Ritson's mental health was deteriorating as he worked on the book. He himself wrote of being "in continu'd state of il-health, and low spirits". This particularly manifested itself in the virulence of his many attacks on the poor scholarship of Percy, Pinkerton and Warton in a lengthy "Dissertation on Romance and Minstrelsy" with which he prefaced the work. In this Dissertation he addresses the problem of the origins of the romance form. He rejects not just Warton's theory that romance was a literary form that came to Europe from the Islamic world, but also the contentions of others that it came from the Celtic countries or from Scandinavia, concluding that its true point of origin was France. He proceeds first to a consideration of the state of the English language in the Middle Ages, which he thinks was at first too rude and undeveloped for French poets to have thought of borrowing romances from across the Channel, and then to a chronological survey of the English romances. Finally he considers the social history of the minstrel. This was a subject of long-standing dispute between himself and Thomas Percy, Percy holding that the minstrels enjoyed a high status in mediaeval society, while Ritson produced much evidence, here and elsewhere, to show that they were considered a low and vagabondish class. Such men, he thought, could not be the authors of the romances, which were rather the work of learned men. The Dissertation is piled high with relevant information, much of it new, but his theses are not always coherently developed, so that at times, as Monica Santini says, "the only thread of his argument is the continuous harrying of Warton".

== Publication ==

The difficult problem of finding a publisher willing to take on such an unpromising work was solved by Ritson's friend George Ellis, who undertook to fund the project. A delay of several months was caused by the discovery of a number of derogatory comments about the Christian religion in Ritson's text, which the publishers, G. and W. Nicol, insisted should be removed, but the three volumes eventually appeared in October 1802. A second edition, revised by Edmund Goldsmid, was published by E. and G. Goldsmid in 1884-1885. In 1891 this edition was reissued in a cut-down form, the romances being limited to Ywain and Gawain, Launfal and Lybeaus Disconus.

== Reception ==

Ritson's book bleakly anticipated its own financial and critical failure:
The editour abandons it to general censure, with cold indifference, expecting little favour, and less profit; but certain, at any rate, to be insulted by the malignant and calumnious personalitys of a base and prostitute gang of lurking assassins, who stab in the dark, and whose poison'd daggers he has all experience'd.
The work was indeed a commercial flop, the market for unmodernized Middle English verse not yet being in existence, especially when even the editorial matter had to be read in reformed spelling. It was already being reported in 1806 that it had fallen into "undeserved neglect", and it was left to Ellis's Specimens of Early English Metrical Romances (1805) to capture the popular market.

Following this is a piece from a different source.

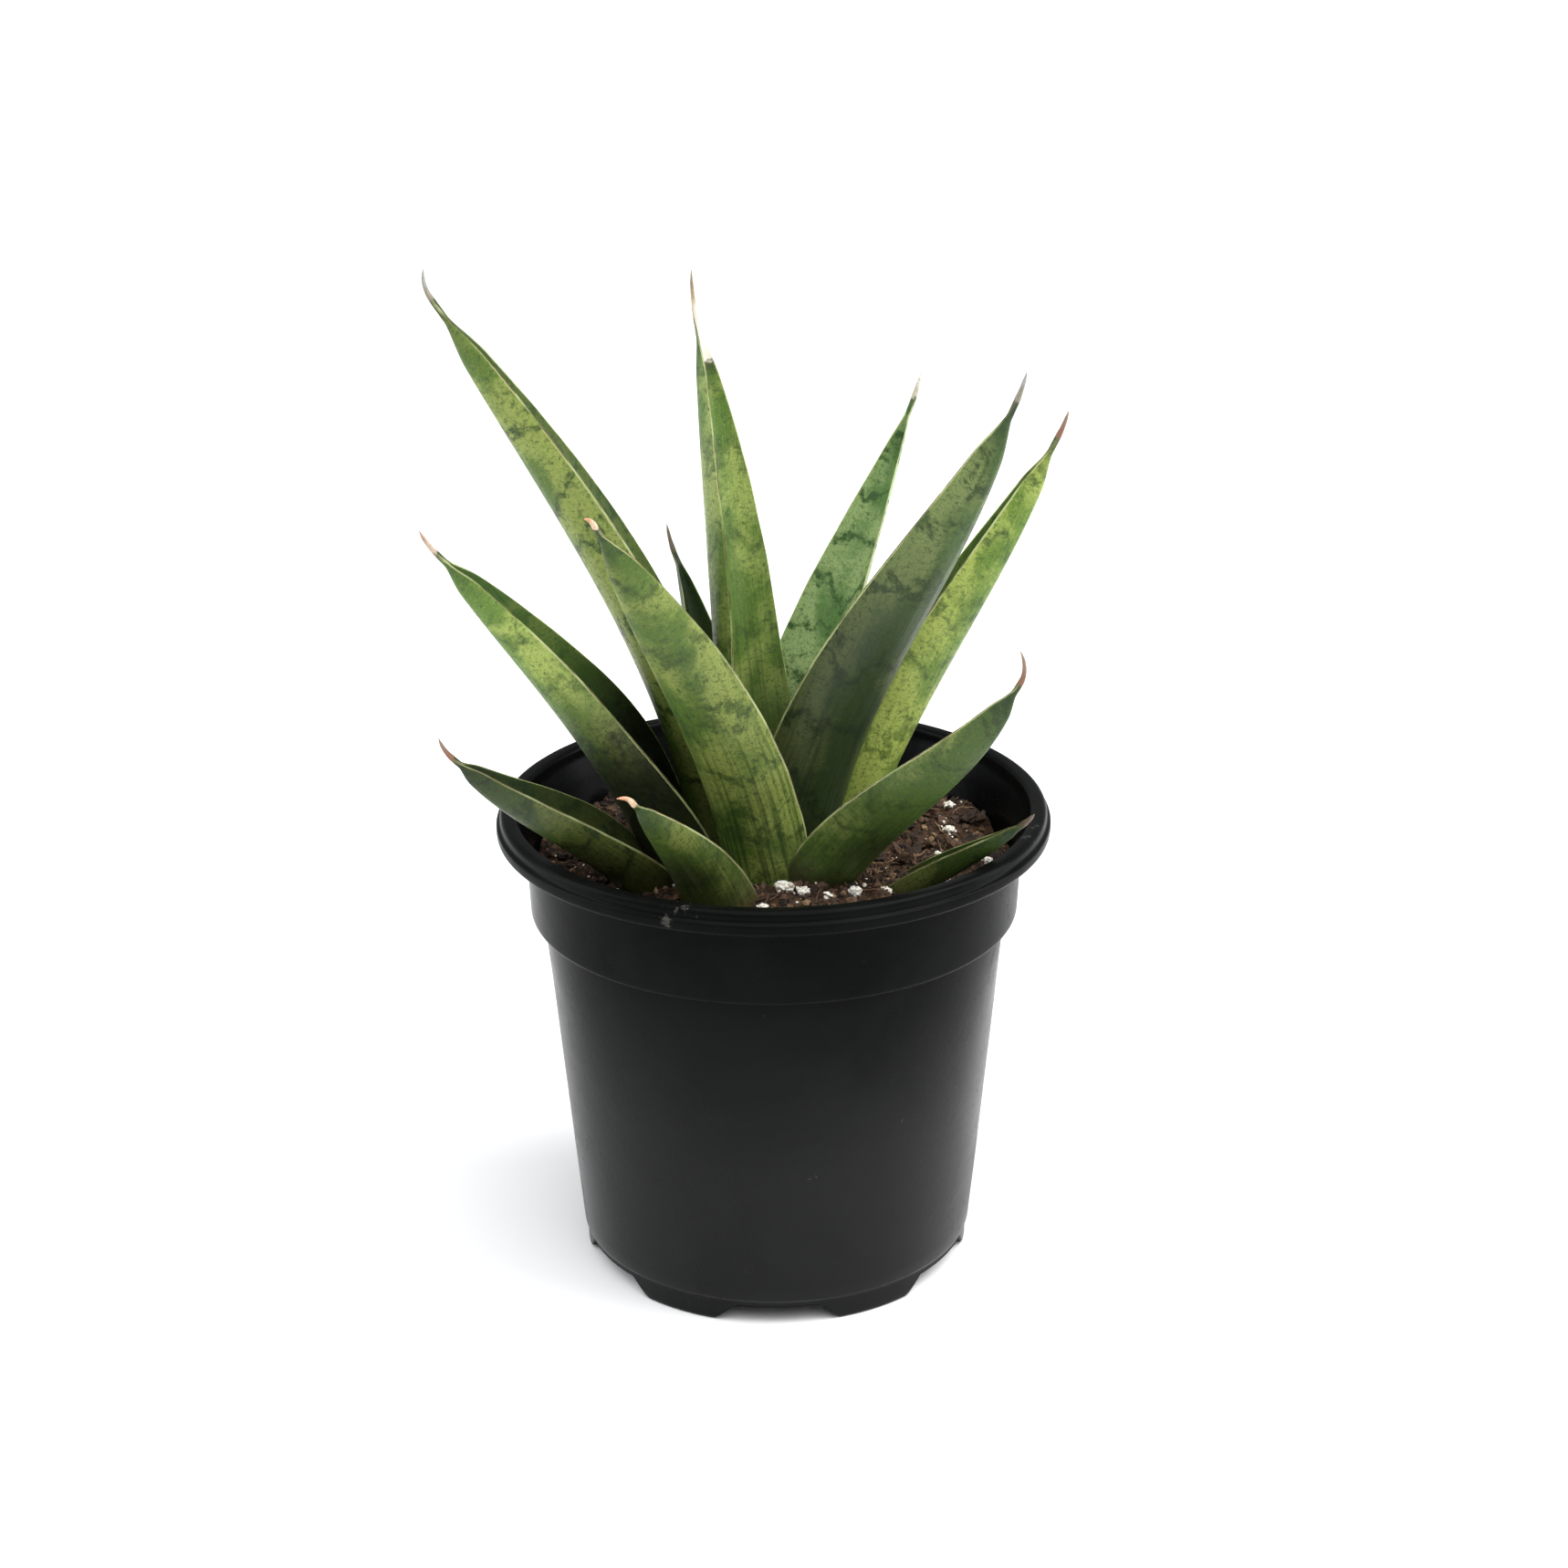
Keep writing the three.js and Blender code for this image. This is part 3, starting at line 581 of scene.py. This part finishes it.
    g.set("Base Color", colour)
    g.set("Roughness", g.span(mottle, 0.3, 0.7, 0.34, 0.5))
    g.set("Specular IOR Level", 0.22)
    g.set("Coat Weight", 0.06)
    g.set("Coat Roughness", 0.3)
    g.set("Subsurface Weight", 0.06)
    g.set("Subsurface Radius", (0.4, 0.6, 0.15))
    g.set("Subsurface Scale", 0.003)
    pores = pattern(3.0, 3.6, 2.0, 0.5, 0.0, 11.0)
    ribs = g.bump(streaks, 0.0004, 0.5)
    g.set("Normal", g.bump(g.math("ADD", g.math("MULTIPLY", pores, 0.5), mottle), 0.0001, 0.6, ribs))
    return g.material


def blend_of(blue, yellow, tone):
    """The colour that lies tone of the way from blue to yellow."""
    return tuple(a * (1 - tone) + b * tone for a, b in zip(blue, yellow))


# ---- Pot ----

def arc_points(middle, radius, start, end, count):
    """Points of an arc from start to end, in degrees."""
    angles = np.radians(np.linspace(start, end, count))
    return [(middle[0] + radius * math.cos(a), middle[1] + radius * math.sin(a)) for a in angles]


def pot_outline():
    """[radius, height] from the floor's middle, round the outside, over the rim and back inside.

    The small numbers are the lips, seams and rounded edges of the moulding.
    """
    step = POT_HEIGHT - COLLAR_DEPTH
    rim_bottom = POT_HEIGHT - RIM_DEPTH
    rim_middle = RIM_RADIUS - RIM_WIDTH / 2
    outline = [(radius, 0) for radius in np.linspace(1, CHANNEL_INNER_RADIUS, 6)]
    foot_from = CHANNEL_INNER_RADIUS + CHANNEL_END
    outline += [(radius, 0) for radius in np.linspace(foot_from, FOOT_RADIUS - 0.8, 8)]
    outline += arc_points((FOOT_RADIUS - 0.7, 0.7), 0.7, -80, 0, 4)
    outline += [(FOOT_RADIUS, height) for height in (1.6, 2.6, CHANNEL_HEIGHT, 4.2, SEAM_HEIGHT - 0.35)]
    outline += [(FOOT_RADIUS + 0.1, SEAM_HEIGHT - 0.12), (BODY_BOTTOM_RADIUS - 0.15, SEAM_HEIGHT + 0.1)]
    for share in np.linspace(0.005, 0.985, 26):
        outline.append((
            BODY_BOTTOM_RADIUS + share * (BODY_TOP_RADIUS - BODY_BOTTOM_RADIUS),
            SEAM_HEIGHT + 0.3 + share * (step - SEAM_HEIGHT - 0.3),
        ))
    outline += [(BODY_TOP_RADIUS, step - 0.25), (BODY_TOP_RADIUS + 0.2, step - 0.05)]
    outline += arc_points((COLLAR_BOTTOM_RADIUS - 1.1, step + 1.1), 1.1, -85, 0, 7)
    for share in np.linspace(0.08, 0.96, 8):
        outline.append((
            COLLAR_BOTTOM_RADIUS + share * (COLLAR_TOP_RADIUS - COLLAR_BOTTOM_RADIUS),
            step + 1.1 + share * (rim_bottom - step - 1.1),
        ))
    outline += arc_points((COLLAR_TOP_RADIUS + 0.9, rim_bottom - 0.9), 0.9, 180, 90, 5)
    outline += arc_points((RIM_RADIUS - 0.9, rim_bottom + 0.9), 0.9, -90, 0, 6)
    outline += [(RIM_RADIUS, POT_HEIGHT - 2.9), (RIM_RADIUS - 0.08, POT_HEIGHT - 2.62)]
    outline += [(RIM_RADIUS - 0.4, POT_HEIGHT - 2.4), (RIM_RADIUS - 0.75, POT_HEIGHT - 2.25)]
    outline += [(RIM_RADIUS - 0.8, POT_HEIGHT - 1.7)]
    outline += arc_points((RIM_RADIUS - 2.1, POT_HEIGHT - 1.3), 1.3, 5, 92, 7)
    outline += arc_points((rim_middle - 0.9, POT_HEIGHT - 1.2), 1.1, 95, 175, 6)
    outline += [(rim_middle - 2.05, POT_HEIGHT - 2.0), (rim_middle - 2.5, POT_HEIGHT - 3.6)]
    outline += [(COLLAR_TOP_RADIUS - WALL, rim_bottom - 1.5), (COLLAR_BOTTOM_RADIUS - WALL, step + 1.2)]
    outline += [(BODY_TOP_RADIUS - WALL + 0.6, step - WALL * 0.4), (BODY_TOP_RADIUS - WALL, step - 2)]
    outline += [(BODY_BOTTOM_RADIUS - WALL, SEAM_HEIGHT + 0.3), (FOOT_RADIUS - WALL - 0.6, FLOOR)]
    floor_to = FOOT_RADIUS - WALL - 1.6
    outline += [(radius, FLOOR) for radius in np.linspace(floor_to, CHANNEL_INNER_RADIUS, 6)]
    outline += [(radius, FLOOR) for radius in np.linspace(CHANNEL_INNER_RADIUS - CHANNEL_END, 1, 4)]
    return np.array(outline)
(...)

The Romanceës were reviewed in the British Critic and the Critical Review, but not favourably or at length. Walter Scott, in the Edinburgh Review, was more friendly:
Let it be remembered to his honour, that, without the encouragement of private patronage, or of public applause; without hopes of gain, and under the certainty of severe critical censure, he has brought forward such a work on national antiquities, as in other countries has been thought worthy of the labour of universities, and the countenance of princes.
He stressed the importance of the romances to the historian in telling us how our ancestors lived, acted and spoke. In private Scott was more critical, writing to Ellis that the Dissertation "reminds one of a heap of rubbish, which had either turned out unfit for the architect's purpose, or beyond his skill to make use of". In later years he preferred Henry Weber's "Metrical Romances" (1810). The poet Robert Southey was an out-and-out enthusiast for the Romanceës. "Of all men living [Ritson is] the best qualified for the task, and the most trustworthy" he wrote in the Annual Review. In a letter to Coleridge he called it "a treasure of true old poetry…Ritson is the oddest, but most honest, of all our antiquaries, and he abuses Percy & Pinkerton with less mercy than justice." He encouraged the writer William Taylor to find subjects for new poetry in Ritson's Romanceës. Thomas De Quincey knew and admired the Romanceës enough to induce Coleridge to include passages from them in his Royal Institution lectures on poetry, to their benefit. In fact he had enough readers among the writers of the Romantic movement to ensure a measurable influence on it.

By the end of the 19th century the Middle English scholarship of Ritson's Romanceës was no longer the state of the art. Walter Skeat pointed out a number of mistakes in the glossary, and remarked that the Romanceës was "a valuable book in its way, but we must not trust it too much". Nevertheless, in 1938 Ritson's biographer Bertrand Bronson could point out that "Scholars still refer to these volumes with a frequency which is homage to the quality of Ritson's labor", and in 1989 the critic Rolf P. Lessenich wrote that it has "remained a useful edition across the centuries".